**What is required**
Retype word for word the lines lying between the line containing "pivot = bend[0]" and the line containing "for member in", together with those two lines themselves, and nothing besides.
——
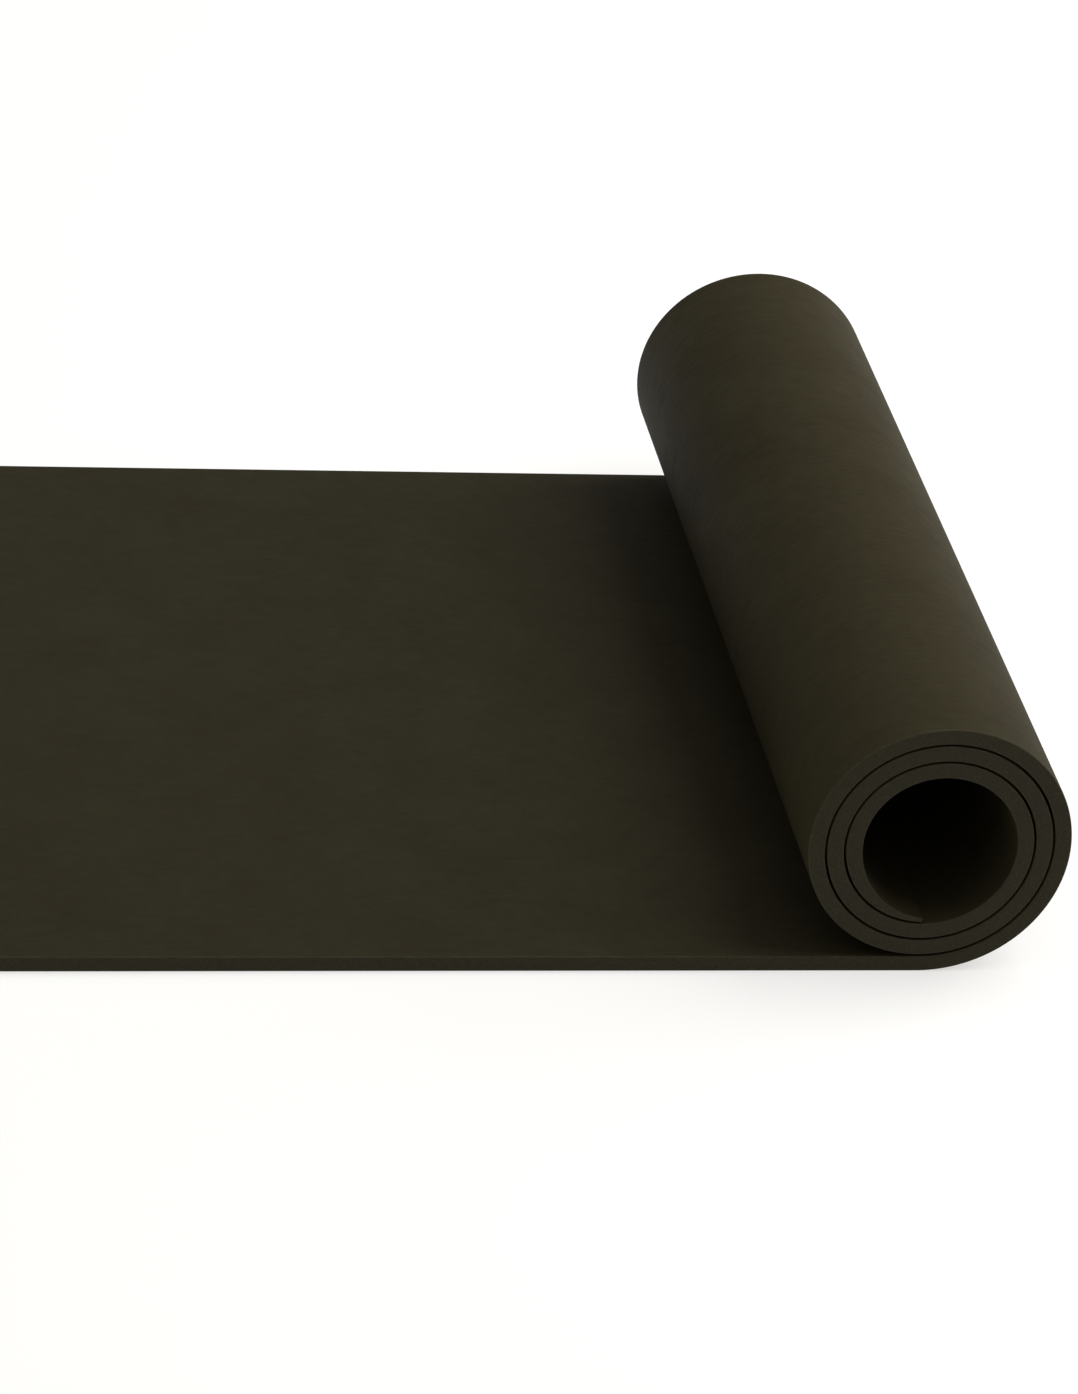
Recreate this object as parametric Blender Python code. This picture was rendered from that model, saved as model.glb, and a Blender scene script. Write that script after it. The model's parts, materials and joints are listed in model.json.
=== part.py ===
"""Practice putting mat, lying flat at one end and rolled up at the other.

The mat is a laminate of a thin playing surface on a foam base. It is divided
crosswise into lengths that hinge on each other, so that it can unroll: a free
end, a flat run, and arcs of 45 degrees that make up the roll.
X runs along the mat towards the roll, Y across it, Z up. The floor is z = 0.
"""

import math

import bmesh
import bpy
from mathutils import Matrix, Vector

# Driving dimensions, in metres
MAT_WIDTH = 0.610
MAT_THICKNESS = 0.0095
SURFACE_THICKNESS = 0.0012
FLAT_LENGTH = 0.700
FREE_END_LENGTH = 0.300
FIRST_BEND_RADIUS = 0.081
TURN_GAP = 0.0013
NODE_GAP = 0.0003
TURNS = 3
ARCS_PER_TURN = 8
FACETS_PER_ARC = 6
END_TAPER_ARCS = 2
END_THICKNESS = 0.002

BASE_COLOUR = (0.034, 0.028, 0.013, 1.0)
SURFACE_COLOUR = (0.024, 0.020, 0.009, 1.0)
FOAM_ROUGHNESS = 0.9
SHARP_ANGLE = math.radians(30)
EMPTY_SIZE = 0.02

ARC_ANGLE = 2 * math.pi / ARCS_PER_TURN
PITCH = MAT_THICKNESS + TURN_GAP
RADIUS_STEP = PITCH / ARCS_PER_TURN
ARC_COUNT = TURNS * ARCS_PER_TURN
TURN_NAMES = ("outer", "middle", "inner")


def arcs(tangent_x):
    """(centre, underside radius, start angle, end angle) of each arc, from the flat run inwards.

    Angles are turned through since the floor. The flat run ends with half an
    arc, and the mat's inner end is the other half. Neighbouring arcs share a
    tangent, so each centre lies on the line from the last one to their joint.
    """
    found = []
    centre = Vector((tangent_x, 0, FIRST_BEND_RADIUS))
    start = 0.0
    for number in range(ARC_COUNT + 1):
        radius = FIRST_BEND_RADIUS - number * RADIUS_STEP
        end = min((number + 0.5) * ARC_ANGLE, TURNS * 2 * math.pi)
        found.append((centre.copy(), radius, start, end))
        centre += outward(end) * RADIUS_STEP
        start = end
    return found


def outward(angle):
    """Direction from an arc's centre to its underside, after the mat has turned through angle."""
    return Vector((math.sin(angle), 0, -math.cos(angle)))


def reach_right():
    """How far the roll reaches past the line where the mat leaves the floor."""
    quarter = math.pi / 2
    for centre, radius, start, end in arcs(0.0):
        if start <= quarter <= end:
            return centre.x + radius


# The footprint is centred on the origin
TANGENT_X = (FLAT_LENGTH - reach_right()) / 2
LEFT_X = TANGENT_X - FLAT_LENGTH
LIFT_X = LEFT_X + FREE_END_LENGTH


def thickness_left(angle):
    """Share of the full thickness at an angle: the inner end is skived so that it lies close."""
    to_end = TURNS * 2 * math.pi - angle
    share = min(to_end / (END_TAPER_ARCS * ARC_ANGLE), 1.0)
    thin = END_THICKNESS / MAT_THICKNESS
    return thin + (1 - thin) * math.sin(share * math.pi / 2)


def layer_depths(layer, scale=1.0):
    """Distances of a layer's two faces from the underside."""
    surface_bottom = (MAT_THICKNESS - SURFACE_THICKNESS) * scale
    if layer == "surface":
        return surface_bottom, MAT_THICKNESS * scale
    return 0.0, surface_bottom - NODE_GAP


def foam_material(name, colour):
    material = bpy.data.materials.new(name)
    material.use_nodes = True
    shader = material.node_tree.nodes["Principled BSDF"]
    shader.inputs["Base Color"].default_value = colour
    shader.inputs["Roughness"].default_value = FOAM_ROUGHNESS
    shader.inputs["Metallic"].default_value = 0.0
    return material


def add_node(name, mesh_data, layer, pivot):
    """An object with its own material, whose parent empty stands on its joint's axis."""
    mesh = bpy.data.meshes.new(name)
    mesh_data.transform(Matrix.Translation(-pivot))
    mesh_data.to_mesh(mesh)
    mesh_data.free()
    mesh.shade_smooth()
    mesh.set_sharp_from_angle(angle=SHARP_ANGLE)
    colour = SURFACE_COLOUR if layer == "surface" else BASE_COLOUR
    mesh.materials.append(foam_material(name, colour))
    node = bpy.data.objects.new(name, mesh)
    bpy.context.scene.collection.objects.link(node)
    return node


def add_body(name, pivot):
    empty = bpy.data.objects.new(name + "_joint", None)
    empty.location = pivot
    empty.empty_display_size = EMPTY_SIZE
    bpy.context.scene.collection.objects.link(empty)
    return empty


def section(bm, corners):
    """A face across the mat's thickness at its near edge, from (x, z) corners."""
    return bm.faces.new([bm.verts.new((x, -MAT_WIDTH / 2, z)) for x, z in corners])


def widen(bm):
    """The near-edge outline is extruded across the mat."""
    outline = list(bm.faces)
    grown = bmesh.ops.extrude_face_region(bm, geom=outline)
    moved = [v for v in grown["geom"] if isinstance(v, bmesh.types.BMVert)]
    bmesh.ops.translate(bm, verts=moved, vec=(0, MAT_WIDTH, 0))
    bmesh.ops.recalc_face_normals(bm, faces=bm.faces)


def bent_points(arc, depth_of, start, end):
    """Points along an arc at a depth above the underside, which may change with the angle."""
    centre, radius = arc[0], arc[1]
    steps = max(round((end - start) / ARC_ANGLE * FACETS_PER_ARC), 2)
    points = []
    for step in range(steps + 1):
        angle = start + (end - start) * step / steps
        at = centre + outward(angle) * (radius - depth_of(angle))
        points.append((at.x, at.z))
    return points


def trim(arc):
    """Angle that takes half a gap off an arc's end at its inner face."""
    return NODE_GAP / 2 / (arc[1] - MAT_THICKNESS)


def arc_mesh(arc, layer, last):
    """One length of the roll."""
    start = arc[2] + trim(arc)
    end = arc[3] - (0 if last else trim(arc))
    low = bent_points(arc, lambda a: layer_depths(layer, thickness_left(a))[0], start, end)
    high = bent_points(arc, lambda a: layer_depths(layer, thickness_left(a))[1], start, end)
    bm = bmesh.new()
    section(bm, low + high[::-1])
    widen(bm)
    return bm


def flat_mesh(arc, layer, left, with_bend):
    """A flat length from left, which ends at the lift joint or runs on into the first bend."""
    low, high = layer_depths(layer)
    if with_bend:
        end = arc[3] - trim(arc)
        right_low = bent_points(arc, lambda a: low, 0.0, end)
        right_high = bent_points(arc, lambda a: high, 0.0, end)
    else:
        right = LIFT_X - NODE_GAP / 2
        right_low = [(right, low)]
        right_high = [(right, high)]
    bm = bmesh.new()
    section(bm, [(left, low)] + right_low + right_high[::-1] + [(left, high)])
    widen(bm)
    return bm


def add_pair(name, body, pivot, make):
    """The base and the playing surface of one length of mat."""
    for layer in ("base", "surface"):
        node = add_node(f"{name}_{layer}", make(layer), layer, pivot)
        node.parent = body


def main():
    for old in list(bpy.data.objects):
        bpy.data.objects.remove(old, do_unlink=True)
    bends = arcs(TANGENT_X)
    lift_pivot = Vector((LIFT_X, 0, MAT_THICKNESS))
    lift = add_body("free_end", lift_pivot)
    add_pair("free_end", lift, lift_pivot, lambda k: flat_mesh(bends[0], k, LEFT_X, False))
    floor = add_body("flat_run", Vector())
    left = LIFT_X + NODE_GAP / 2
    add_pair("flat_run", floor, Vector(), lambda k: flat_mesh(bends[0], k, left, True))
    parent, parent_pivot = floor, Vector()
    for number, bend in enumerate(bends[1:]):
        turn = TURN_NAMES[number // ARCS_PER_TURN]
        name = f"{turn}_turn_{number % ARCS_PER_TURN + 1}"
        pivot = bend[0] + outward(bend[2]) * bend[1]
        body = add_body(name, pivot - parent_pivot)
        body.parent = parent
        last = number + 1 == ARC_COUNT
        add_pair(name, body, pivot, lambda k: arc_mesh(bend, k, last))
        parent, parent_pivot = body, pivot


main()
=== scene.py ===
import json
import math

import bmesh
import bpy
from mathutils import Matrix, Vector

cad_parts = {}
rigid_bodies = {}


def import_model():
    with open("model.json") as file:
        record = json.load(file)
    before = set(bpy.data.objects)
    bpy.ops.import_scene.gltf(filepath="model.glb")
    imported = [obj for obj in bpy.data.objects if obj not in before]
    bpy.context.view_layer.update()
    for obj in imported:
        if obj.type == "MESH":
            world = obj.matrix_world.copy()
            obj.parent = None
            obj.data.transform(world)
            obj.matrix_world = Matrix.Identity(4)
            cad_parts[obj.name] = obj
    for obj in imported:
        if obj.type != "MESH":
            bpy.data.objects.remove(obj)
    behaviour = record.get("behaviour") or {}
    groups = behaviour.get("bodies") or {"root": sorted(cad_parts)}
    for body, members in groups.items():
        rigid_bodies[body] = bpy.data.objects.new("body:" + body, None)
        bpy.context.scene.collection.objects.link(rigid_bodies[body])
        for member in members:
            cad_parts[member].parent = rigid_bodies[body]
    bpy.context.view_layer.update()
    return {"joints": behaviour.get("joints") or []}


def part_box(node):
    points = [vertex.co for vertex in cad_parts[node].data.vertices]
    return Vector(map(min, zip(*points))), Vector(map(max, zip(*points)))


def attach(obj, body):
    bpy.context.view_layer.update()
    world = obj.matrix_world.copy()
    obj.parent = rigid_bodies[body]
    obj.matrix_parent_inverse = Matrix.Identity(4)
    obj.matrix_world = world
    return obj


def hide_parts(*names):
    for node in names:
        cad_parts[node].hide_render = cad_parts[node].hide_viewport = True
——
**Solution for this problem**
        pivot = bend[0] + outward(bend[2]) * bend[1]
        body = add_body(name, pivot - parent_pivot)
        body.parent = parent
        last = number + 1 == ARC_COUNT
        add_pair(name, body, pivot, lambda k: arc_mesh(bend, k, last))
        parent, parent_pivot = body, pivot


main()
=== scene.py ===
import json
import math

import bmesh
import bpy
from mathutils import Matrix, Vector

cad_parts = {}
rigid_bodies = {}


def import_model():
    with open("model.json") as file:
        record = json.load(file)
    before = set(bpy.data.objects)
    bpy.ops.import_scene.gltf(filepath="model.glb")
    imported = [obj for obj in bpy.data.objects if obj not in before]
    bpy.context.view_layer.update()
    for obj in imported:
        if obj.type == "MESH":
            world = obj.matrix_world.copy()
            obj.parent = None
            obj.data.transform(world)
            obj.matrix_world = Matrix.Identity(4)
            cad_parts[obj.name] = obj
    for obj in imported:
        if obj.type != "MESH":
            bpy.data.objects.remove(obj)
    behaviour = record.get("behaviour") or {}
    groups = behaviour.get("bodies") or {"root": sorted(cad_parts)}
    for body, members in groups.items():
        rigid_bodies[body] = bpy.data.objects.new("body:" + body, None)
        bpy.context.scene.collection.objects.link(rigid_bodies[body])
        for member in members:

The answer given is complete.